Szeroka publiczności poznała Maniaka dzięki „Rybiemu Oku”, a przede wszystkim „Co widać. Polska sztuka dzisiaj” (Muzeum Sztuki Nowoczesnej w Warszawie, kuratorzy: Sebastian Cichocki i Łukasz Ronduda, 2014) – wystawie, która podjęła między innymi wątek „sztuki tworzonej poza miastem”. Chociaż Maniak często bywa za swą twórczość nagradzany (to laureat m.in. 14. edycji konkursu „Artystyczna Podróż Hestii” czy głównej nagrody „V Salonu wiosennego” w BWA w Tarnowie, której ta wystawa jest efektem), to już jego indywidualne wystawy można zliczyć zaledwie na palcach jednej ręki. A zatem większy, tarnowski pokaz indywidualny był wydarzeniem długo wyczekiwanym przez wielbicieli artysty. Do których i ja się zaliczam, ponieważ bardzo interesują mnie prace procesualne i time specific[8]. Twórczość Maniaka w sposób oczywisty nawiązuje do tradycji sztuki ziemi i konceptualizmu lat 60. i 70. ubiegłego wieku. Widzowie wystawy są odbiorcami zaledwie śladów działań czy też świadkami wyrywków toczących się jeszcze procesów, kiedy to artysta na przykład wraca podczas trwającej prezentacji do galerii, by wciąż przebudowywać pracę „Bez tytułu (Siano)”. Działań, które artysta podejmuje dla siebie i realizuje bez świadków. Działań emocjonalnych i angażujących cielesność twórcy. Działań efemerycznych, intymnych, nieznacznych, prawie niewidzialnych. To zresztą pozwala Krzysztofowi Maniakowi unikać banalności i doraźności artystycznych gestów polegających na szybkich, do bólu przewidywalnych, schematycznych decyzjach twórczych czy monetyzowania pozornych strategii buntu albo strategii pozornego buntu.

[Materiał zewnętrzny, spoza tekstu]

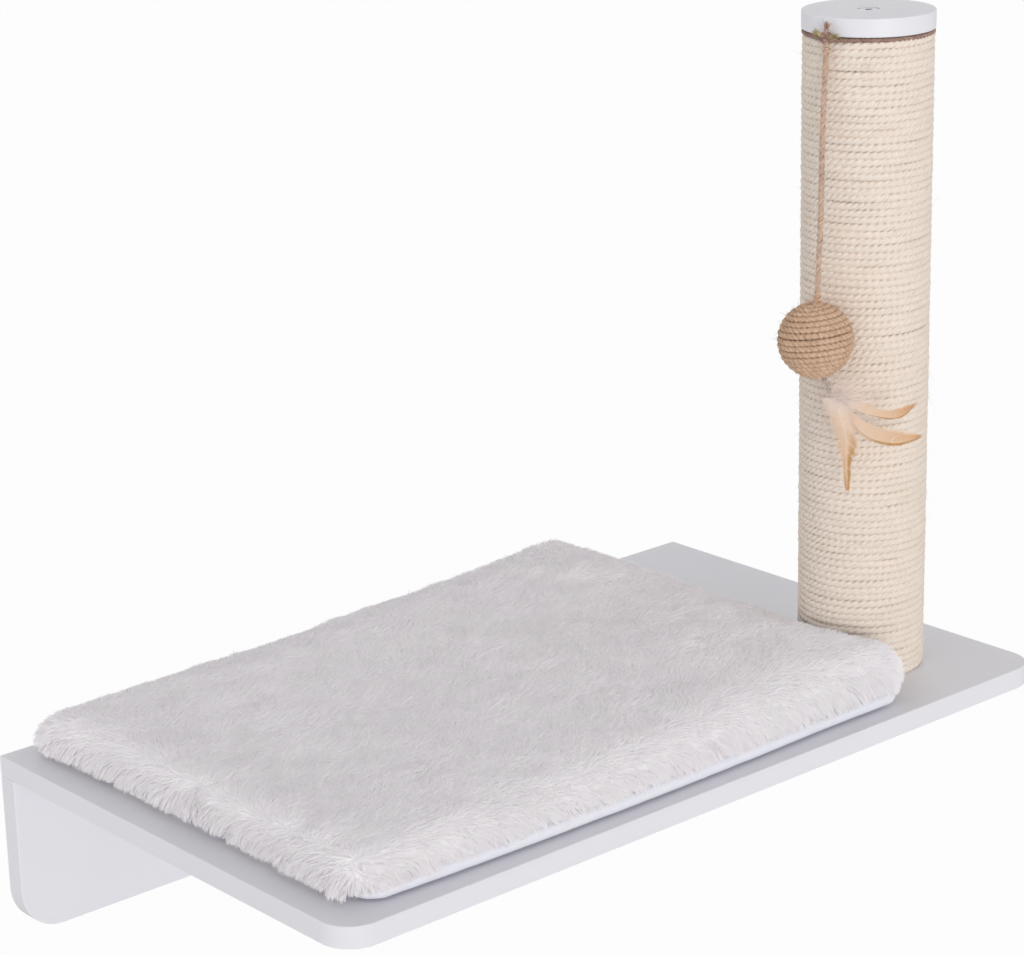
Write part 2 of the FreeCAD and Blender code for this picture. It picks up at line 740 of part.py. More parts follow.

Jeśli ktoś nie zdąży do Tarnowa, to organizatorzy zapraszają jeszcze na drugą odsłonę tego projektu do Galerii Bielskiej BWA w przyszłym roku. Warto!
Krzysztof Maniak, „Wybrane filmy, fotografie, spacery i obiekty Krzysztofa Maniaka z lat 2016–2019”
kurator: Sebastian Cichocki
oprawa graficzna: Kaja Gliwa
BWA Tarnów, 30.10–24.11.2019
[1] E. Domańska, Jakiej metodologii potrzebuje współczesna humanistyka?, „Teksty Drugie” nr 1-2/2010, s. 45–55.
[2] K. Marks, Kapitał. Krytyka ekonomii politycznej, [w:] K. Marks, F. Engels, Dzieła, t. 23, Warszawa 1968, s. 205.
[3] Por. J. Rifkin, Wiek dostępu. Nowa kultura hiperkapitalizmu, w której płaci się za każdą chwilę, tłum. E. Kania, Wrocław 2003.
[4] N. Smith, Produkcja natury, [w:] Ekologie, red. A. Jach i in., Łódź 2014, s. 32–75.
[5] S. Boym, Restorative of Nostalgia: Conspiracies and Return to Origins, The Future of Nostalgia, New York 2001; za: S. Boym, Nostalgia odtwarzająca, [w:] Majątek, red. J. Sowa, Warszawa 2015, s. 176.
[6] A. Zeidler-Janiszewska, Estetyka i ekologia w perspektywie postmodernistycznej, [w:] Estetyka a ekologia, red. K. Wilkoszewska, Kraków 1992, s. 81–88.
[7] T. Morton, Dark Ecology. For a Logic of Future Coexistence, New York 2018; tłumaczenie za drukiem ulotnym do wystawy Wybrane filmy, fotografie, spacery i obiekty Krzysztofa Maniaka z lat 2016–2019, Tarnów 2019.
[8] Por. N. Bourriaud, Estetyka relacyjna, tłum. Ł. Białkowski, Kraków 2012, s. 29.